WHAT YOU ARE ASKED TO DO: Entries follow. Set all of them down as they stand.

(A run of records)
· · · · ·

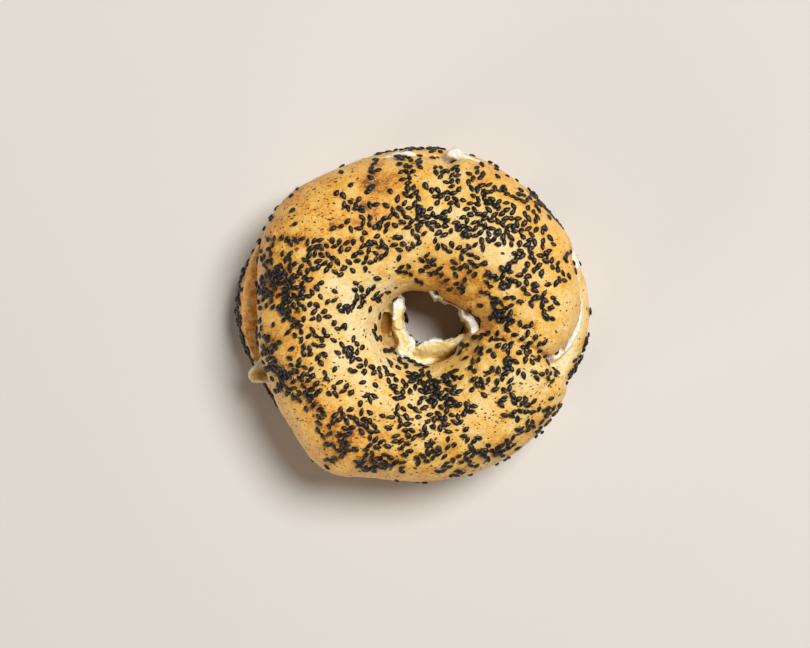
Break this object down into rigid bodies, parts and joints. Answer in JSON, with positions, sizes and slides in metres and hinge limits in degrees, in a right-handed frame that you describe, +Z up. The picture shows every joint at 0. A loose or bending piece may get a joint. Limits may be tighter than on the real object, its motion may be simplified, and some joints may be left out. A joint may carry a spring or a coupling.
{
  "type": "filled bagel",
  "caption": "Ring-shaped bread roll cut level in two and filled: seeded lower half, cream cheese layer, seeded domed upper half.",
  "frame": {"origin": "middle of the footprint, on the flat underside of the lower half", "axes": "+Z up through the hole; +X towards the side where the dough's end is tucked in; +Y is the remaining side, at a right angle to both"},
  "size_m": [0.1212, 0.1147, 0.0493],
  "materials": {
    "upper_bread": "satin",
    "cream_cheese": "satin",
    "lower_bread": "satin",
    "sesame_seeds": "satin"
  },
  "bodies": {
    "root": {"top_half": "upper_bread", "cream_cheese": "cream_cheese", "bottom_half": "lower_bread"}
  },
  "joints": []
}
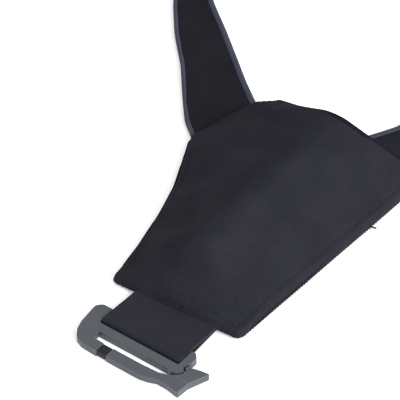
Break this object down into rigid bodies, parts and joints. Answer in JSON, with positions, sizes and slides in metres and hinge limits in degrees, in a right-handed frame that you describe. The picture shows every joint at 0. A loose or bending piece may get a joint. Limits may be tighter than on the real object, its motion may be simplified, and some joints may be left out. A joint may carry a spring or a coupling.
{
  "type": "avalanche transceiver",
  "caption": "Avalanche transceiver in a harness: fabric pouch, tapered shoulder strap, belt with a wide gated hook buckle, webbing adjusters and leash ring.",
  "frame": {"origin": "on the wearer's side of the back panel, below the middle of the stowed transceiver", "axes": "+X along the belt away from the buckle, +Y towards the shoulder strap, +Z away from the wearer"},
  "size_m": [0.4956, 0.243, 0.0279],
  "materials": {
    "pouch_fabric": "fine knit",
    "binding": "folded tape",
    "spacer_mesh": "open knit",
    "webbing": "woven",
    "buckle_plastic": "moulded",
    "flexure": "matt",
    "steel": "satin",
    "case_front": "fine texture",
    "case_back": "fine texture",
    "rubber": "matt",
    "window": "clear",
    "display": "reflective display",
    "control": "matt",
    "board": "solder mask",
    "chip": "moulded",
    "ferrite": "sintered",
    "copper": "enamelled wire",
    "cell": "printed sleeve"
  },
  "bodies": {
    "harness": {"back_panel": "spacer_mesh", "pouch_front": "pouch_fabric", "mouth_binding": "binding", "shoulder_strap": "pouch_fabric", "strap_binding_left": "binding", "strap_binding_right": "binding", "belt_wing": "spacer_mesh", "wing_binding": "binding", "buckle_webbing": "webbing", "belt_webbing": "webbing", "shoulder_webbing": "webbing", "back_yoke": "pouch_fabric", "yoke_ring": "buckle_plastic", "yoke_tab": "webbing", "leash_loop": "webbing"},
    "device": {"case_front": "case_front", "case_back": "case_back", "case_seal": "rubber", "case_screw_1": "steel", "case_screw_2": "steel", "case_screw_3": "steel", "case_screw_4": "steel", "cell_1": "cell", "cell_2": "cell", "cell_3": "cell", "contact_strip_left": "steel", "contact_strip_right": "steel", "battery_hatch": "case_back", "hatch_screw": "steel", "display_window": "window", "display_module": "display", "key_membrane": "rubber", "main_board": "board", "processor_chip": "chip", "radio_chip": "chip", "speaker": "steel", "antenna_core_x": "ferrite", "antenna_coil_x": "copper", "antenna_core_y": "ferrite", "antenna_coil_y": "copper", "antenna_core_z": "ferrite", "antenna_coil_z": "copper", "vibration_motor": "steel", "leash_lug": "steel", "status_light": "window", "side_grip_near": "rubber", "side_grip_far": "rubber"},
    "motor_weight": {"motor_weight": "steel"},
    "select_button": {"select_button": "control"},
    "search_button": {"search_button": "control"},
    "mode_switch": {"mode_switch": "control"},
    "buckle": {"buckle_frame": "buckle_plastic", "gate_flexure": "flexure"},
    "gate": {"buckle_gate": "buckle_plastic"},
    "belt_adjuster": {"belt_adjuster": "buckle_plastic"},
    "strap_adjuster": {"strap_adjuster": "buckle_plastic"},
    "leash_ring": {"leash_ring": "steel"}
  },
  "joints": [
    {"name": "device_slide", "type": "slide", "parent": "harness", "child": "device", "axis": [1, 0, 0], "range_m": [0, 0.125]},
    {"name": "buckle_swivel", "type": "hinge", "parent": "harness", "child": "buckle", "pos_m": [-0.109, 0, 0.0027], "axis": [0, 1, 0], "range_deg": [0, 100]},
    {"name": "gate_flex", "type": "hinge", "parent": "buckle", "child": "gate", "pos_m": [-0.12755, 0.0078, 0.0021], "axis": [-1, 0, 0], "range_deg": [0, 8], "stiffness_Nm_per_rad": 0.6},
    {"name": "belt_adjuster_slide", "type": "slide", "parent": "harness", "child": "belt_adjuster", "axis": [1, 0, 0], "range_m": [-0.025, 0.02]},
    {"name": "strap_adjuster_slide", "type": "slide", "parent": "harness", "child": "strap_adjuster", "axis": [0, 1, 0], "range_m": [-0.03, 0.015]},
    {"name": "leash_ring_swing", "type": "hinge", "parent": "harness", "child": "leash_ring", "pos_m": [0.2, -0.004, 0.0029], "axis": [1, 0, 0], "range_deg": [0, 150]},
    {"name": "weight_spin", "type": "hinge", "parent": "device", "child": "motor_weight", "pos_m": [-0.0347, -0.01465, 0.0087], "axis": [1, 0, 0], "continuous": true},
    {"name": "select_press", "type": "slide", "parent": "device", "child": "select_button", "axis": [0, 0.4472, -0.8944], "range_m": [0, 0.0006], "stiffness_N_per_m": 900, "springref_m": -0.0003},
    {"name": "search_press", "type": "slide", "parent": "device", "child": "search_button", "axis": [0, 0.4472, -0.8944], "range_m": [0, 0.0006], "stiffness_N_per_m": 900, "springref_m": -0.0003},
    {"name": "mode_slide", "type": "slide", "parent": "device", "child": "mode_switch", "axis": [1, 0, 0], "range_m": [0, 0.008]}
  ]
}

· · · · ·

REPLY:
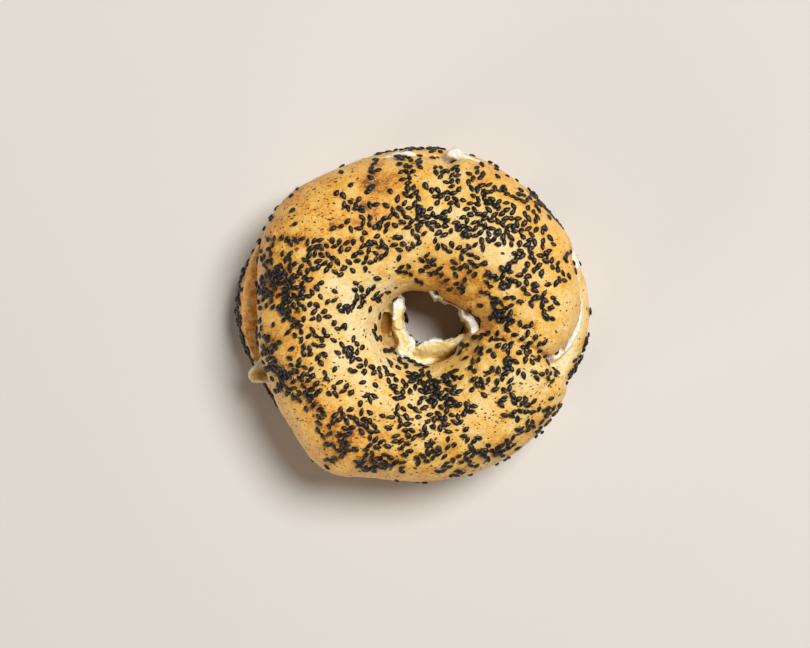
Break this object down into rigid bodies, parts and joints. Answer in JSON, with positions, sizes and slides in metres and hinge limits in degrees, in a right-handed frame that you describe, +Z up. The picture shows every joint at 0. A loose or bending piece may get a joint. Limits may be tighter than on the real object, its motion may be simplified, and some joints may be left out. A joint may carry a spring or a coupling.
{
  "type": "filled bagel",
  "caption": "Ring-shaped bread roll cut level in two and filled: seeded lower half, cream cheese layer, seeded domed upper half.",
  "frame": {"origin": "middle of the footprint, on the flat underside of the lower half", "axes": "+Z up through the hole; +X towards the side where the dough's end is tucked in; +Y is the remaining side, at a right angle to both"},
  "size_m": [0.1212, 0.1147, 0.0493],
  "materials": {
    "upper_bread": "satin",
    "cream_cheese": "satin",
    "lower_bread": "satin",
    "sesame_seeds": "satin"
  },
  "bodies": {
    "root": {"top_half": "upper_bread", "cream_cheese": "cream_cheese", "bottom_half": "lower_bread"}
  },
  "joints": []
}
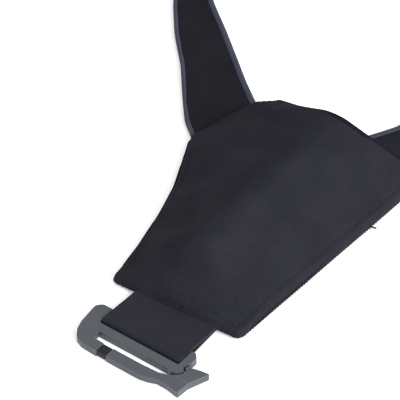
Break this object down into rigid bodies, parts and joints. Answer in JSON, with positions, sizes and slides in metres and hinge limits in degrees, in a right-handed frame that you describe. The picture shows every joint at 0. A loose or bending piece may get a joint. Limits may be tighter than on the real object, its motion may be simplified, and some joints may be left out. A joint may carry a spring or a coupling.
{
  "type": "avalanche transceiver",
  "caption": "Avalanche transceiver in a harness: fabric pouch, tapered shoulder strap, belt with a wide gated hook buckle, webbing adjusters and leash ring.",
  "frame": {"origin": "on the wearer's side of the back panel, below the middle of the stowed transceiver", "axes": "+X along the belt away from the buckle, +Y towards the shoulder strap, +Z away from the wearer"},
  "size_m": [0.4956, 0.243, 0.0279],
  "materials": {
    "pouch_fabric": "fine knit",
    "binding": "folded tape",
    "spacer_mesh": "open knit",
    "webbing": "woven",
    "buckle_plastic": "moulded",
    "flexure": "matt",
    "steel": "satin",
    "case_front": "fine texture",
    "case_back": "fine texture",
    "rubber": "matt",
    "window": "clear",
    "display": "reflective display",
    "control": "matt",
    "board": "solder mask",
    "chip": "moulded",
    "ferrite": "sintered",
    "copper": "enamelled wire",
    "cell": "printed sleeve"
  },
  "bodies": {
    "harness": {"back_panel": "spacer_mesh", "pouch_front": "pouch_fabric", "mouth_binding": "binding", "shoulder_strap": "pouch_fabric", "strap_binding_left": "binding", "strap_binding_right": "binding", "belt_wing": "spacer_mesh", "wing_binding": "binding", "buckle_webbing": "webbing", "belt_webbing": "webbing", "shoulder_webbing": "webbing", "back_yoke": "pouch_fabric", "yoke_ring": "buckle_plastic", "yoke_tab": "webbing", "leash_loop": "webbing"},
    "device": {"case_front": "case_front", "case_back": "case_back", "case_seal": "rubber", "case_screw_1": "steel", "case_screw_2": "steel", "case_screw_3": "steel", "case_screw_4": "steel", "cell_1": "cell", "cell_2": "cell", "cell_3": "cell", "contact_strip_left": "steel", "contact_strip_right": "steel", "battery_hatch": "case_back", "hatch_screw": "steel", "display_window": "window", "display_module": "display", "key_membrane": "rubber", "main_board": "board", "processor_chip": "chip", "radio_chip": "chip", "speaker": "steel", "antenna_core_x": "ferrite", "antenna_coil_x": "copper", "antenna_core_y": "ferrite", "antenna_coil_y": "copper", "antenna_core_z": "ferrite", "antenna_coil_z": "copper", "vibration_motor": "steel", "leash_lug": "steel", "status_light": "window", "side_grip_near": "rubber", "side_grip_far": "rubber"},
    "motor_weight": {"motor_weight": "steel"},
    "select_button": {"select_button": "control"},
    "search_button": {"search_button": "control"},
    "mode_switch": {"mode_switch": "control"},
    "buckle": {"buckle_frame": "buckle_plastic", "gate_flexure": "flexure"},
    "gate": {"buckle_gate": "buckle_plastic"},
    "belt_adjuster": {"belt_adjuster": "buckle_plastic"},
    "strap_adjuster": {"strap_adjuster": "buckle_plastic"},
    "leash_ring": {"leash_ring": "steel"}
  },
  "joints": [
    {"name": "device_slide", "type": "slide", "parent": "harness", "child": "device", "axis": [1, 0, 0], "range_m": [0, 0.125]},
    {"name": "buckle_swivel", "type": "hinge", "parent": "harness", "child": "buckle", "pos_m": [-0.109, 0, 0.0027], "axis": [0, 1, 0], "range_deg": [0, 100]},
    {"name": "gate_flex", "type": "hinge", "parent": "buckle", "child": "gate", "pos_m": [-0.12755, 0.0078, 0.0021], "axis": [-1, 0, 0], "range_deg": [0, 8], "stiffness_Nm_per_rad": 0.6},
    {"name": "belt_adjuster_slide", "type": "slide", "parent": "harness", "child": "belt_adjuster", "axis": [1, 0, 0], "range_m": [-0.025, 0.02]},
    {"name": "strap_adjuster_slide", "type": "slide", "parent": "harness", "child": "strap_adjuster", "axis": [0, 1, 0], "range_m": [-0.03, 0.015]},
    {"name": "leash_ring_swing", "type": "hinge", "parent": "harness", "child": "leash_ring", "pos_m": [0.2, -0.004, 0.0029], "axis": [1, 0, 0], "range_deg": [0, 150]},
    {"name": "weight_spin", "type": "hinge", "parent": "device", "child": "motor_weight", "pos_m": [-0.0347, -0.01465, 0.0087], "axis": [1, 0, 0], "continuous": true},
    {"name": "select_press", "type": "slide", "parent": "device", "child": "select_button", "axis": [0, 0.4472, -0.8944], "range_m": [0, 0.0006], "stiffness_N_per_m": 900, "springref_m": -0.0003},
    {"name": "search_press", "type": "slide", "parent": "device", "child": "search_button", "axis": [0, 0.4472, -0.8944], "range_m": [0, 0.0006], "stiffness_N_per_m": 900, "springref_m": -0.0003},
    {"name": "mode_slide", "type": "slide", "parent": "device", "child": "mode_switch", "axis": [1, 0, 0], "range_m": [0, 0.008]}
  ]
}